=== Recorded data ===

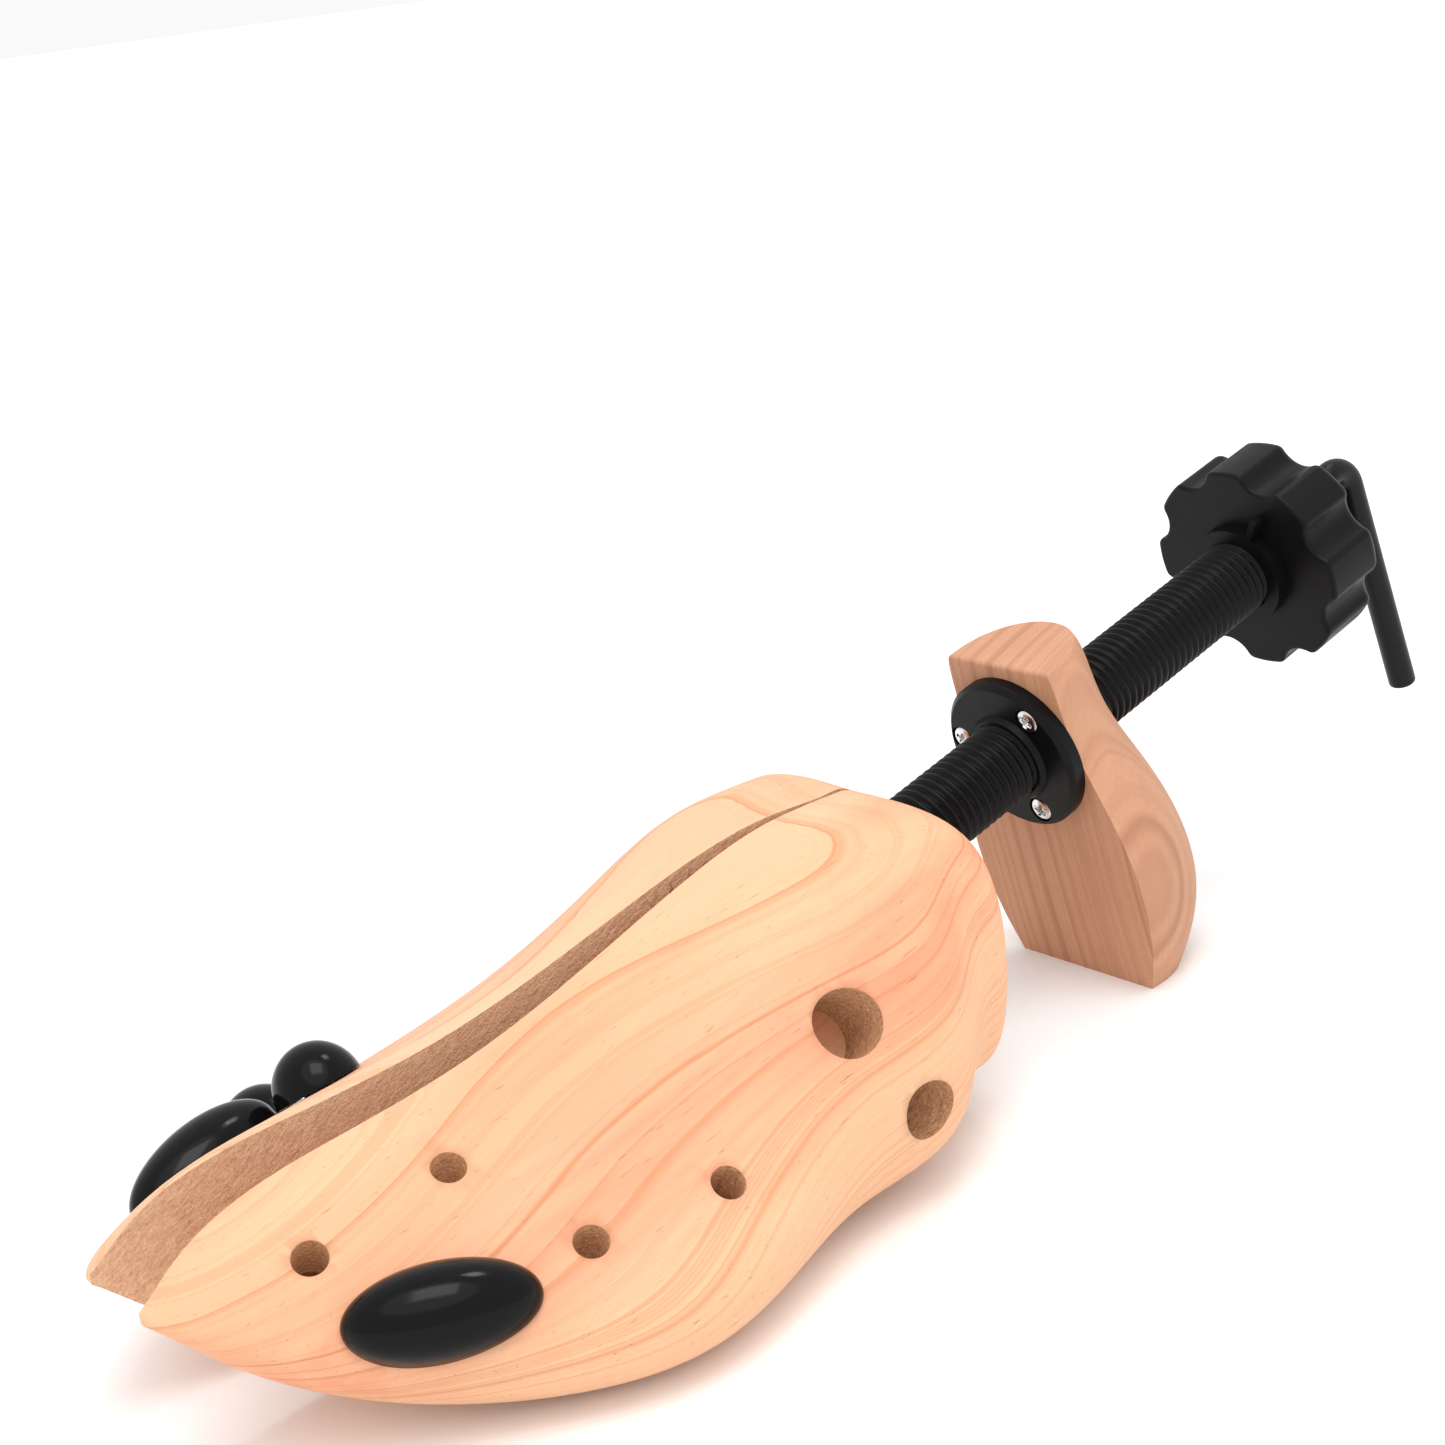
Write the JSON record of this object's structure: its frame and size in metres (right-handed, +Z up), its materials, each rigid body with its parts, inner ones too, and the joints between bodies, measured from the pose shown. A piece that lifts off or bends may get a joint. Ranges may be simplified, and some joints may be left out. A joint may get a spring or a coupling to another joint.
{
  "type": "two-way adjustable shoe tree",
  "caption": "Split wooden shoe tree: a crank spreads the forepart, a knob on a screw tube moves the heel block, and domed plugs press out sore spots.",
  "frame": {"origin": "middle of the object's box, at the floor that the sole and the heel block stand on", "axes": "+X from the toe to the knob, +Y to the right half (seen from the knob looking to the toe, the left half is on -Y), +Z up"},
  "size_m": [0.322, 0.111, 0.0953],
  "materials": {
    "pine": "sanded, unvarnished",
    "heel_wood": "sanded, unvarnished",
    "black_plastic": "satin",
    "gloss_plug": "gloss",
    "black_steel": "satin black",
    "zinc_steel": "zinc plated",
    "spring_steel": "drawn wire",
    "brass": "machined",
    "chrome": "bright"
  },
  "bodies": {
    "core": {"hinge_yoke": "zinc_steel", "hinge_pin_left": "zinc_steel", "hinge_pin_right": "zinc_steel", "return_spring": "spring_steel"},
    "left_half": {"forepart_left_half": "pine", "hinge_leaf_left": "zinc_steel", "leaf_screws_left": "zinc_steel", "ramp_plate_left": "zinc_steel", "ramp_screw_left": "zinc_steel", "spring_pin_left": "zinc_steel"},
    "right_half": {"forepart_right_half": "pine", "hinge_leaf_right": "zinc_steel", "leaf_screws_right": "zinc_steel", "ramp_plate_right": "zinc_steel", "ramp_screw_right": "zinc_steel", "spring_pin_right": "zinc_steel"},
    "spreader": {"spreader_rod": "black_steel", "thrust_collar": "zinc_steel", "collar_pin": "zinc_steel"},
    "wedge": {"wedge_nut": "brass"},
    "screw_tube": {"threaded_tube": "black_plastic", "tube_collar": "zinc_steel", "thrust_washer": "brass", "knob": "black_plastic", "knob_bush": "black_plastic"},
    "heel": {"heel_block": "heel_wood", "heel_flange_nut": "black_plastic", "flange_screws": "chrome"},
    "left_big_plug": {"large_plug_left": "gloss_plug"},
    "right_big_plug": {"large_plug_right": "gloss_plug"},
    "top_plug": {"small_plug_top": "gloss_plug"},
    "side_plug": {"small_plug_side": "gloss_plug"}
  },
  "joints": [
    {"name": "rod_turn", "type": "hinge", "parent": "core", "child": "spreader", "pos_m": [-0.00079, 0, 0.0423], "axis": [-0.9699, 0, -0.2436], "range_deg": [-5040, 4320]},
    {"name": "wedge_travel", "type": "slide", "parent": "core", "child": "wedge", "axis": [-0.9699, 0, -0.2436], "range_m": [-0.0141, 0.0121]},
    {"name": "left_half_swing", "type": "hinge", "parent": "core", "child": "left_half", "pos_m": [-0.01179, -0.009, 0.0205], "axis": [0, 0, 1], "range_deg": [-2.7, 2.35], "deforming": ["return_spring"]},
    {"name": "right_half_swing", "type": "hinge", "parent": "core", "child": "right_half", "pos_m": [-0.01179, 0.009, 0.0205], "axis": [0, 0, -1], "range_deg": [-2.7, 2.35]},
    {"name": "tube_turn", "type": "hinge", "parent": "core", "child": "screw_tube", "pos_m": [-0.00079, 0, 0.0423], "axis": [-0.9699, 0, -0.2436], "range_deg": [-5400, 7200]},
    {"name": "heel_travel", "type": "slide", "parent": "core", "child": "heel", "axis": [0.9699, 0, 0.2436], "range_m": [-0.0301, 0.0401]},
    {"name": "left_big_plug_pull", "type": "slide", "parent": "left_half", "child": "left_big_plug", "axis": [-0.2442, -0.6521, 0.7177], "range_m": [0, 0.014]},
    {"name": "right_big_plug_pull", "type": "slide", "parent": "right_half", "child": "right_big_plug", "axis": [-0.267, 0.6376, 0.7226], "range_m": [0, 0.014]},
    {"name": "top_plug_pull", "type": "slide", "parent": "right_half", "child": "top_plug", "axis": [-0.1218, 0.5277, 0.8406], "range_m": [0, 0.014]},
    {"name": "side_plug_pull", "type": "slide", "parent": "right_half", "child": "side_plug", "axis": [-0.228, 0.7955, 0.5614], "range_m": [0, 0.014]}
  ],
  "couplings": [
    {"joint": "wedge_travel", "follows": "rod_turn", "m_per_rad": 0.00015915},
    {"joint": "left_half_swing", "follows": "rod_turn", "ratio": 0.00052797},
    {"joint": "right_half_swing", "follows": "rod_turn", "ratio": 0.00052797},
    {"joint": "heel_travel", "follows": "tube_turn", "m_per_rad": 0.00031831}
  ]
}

===

» Problem statement
Copy out every line of the data that includes the word "bodies".

» Result of the exercise
Write the JSON record of this object's structure: its frame and size in metres (right-handed, +Z up), its materials, each rigid body with its parts, inner ones too, and the joints between bodies, measured from the pose shown. A piece that lifts off or bends may get a joint. Ranges may be simplified, and some joints may be left out. A joint may get a spring or a coupling to another joint.
  "bodies": {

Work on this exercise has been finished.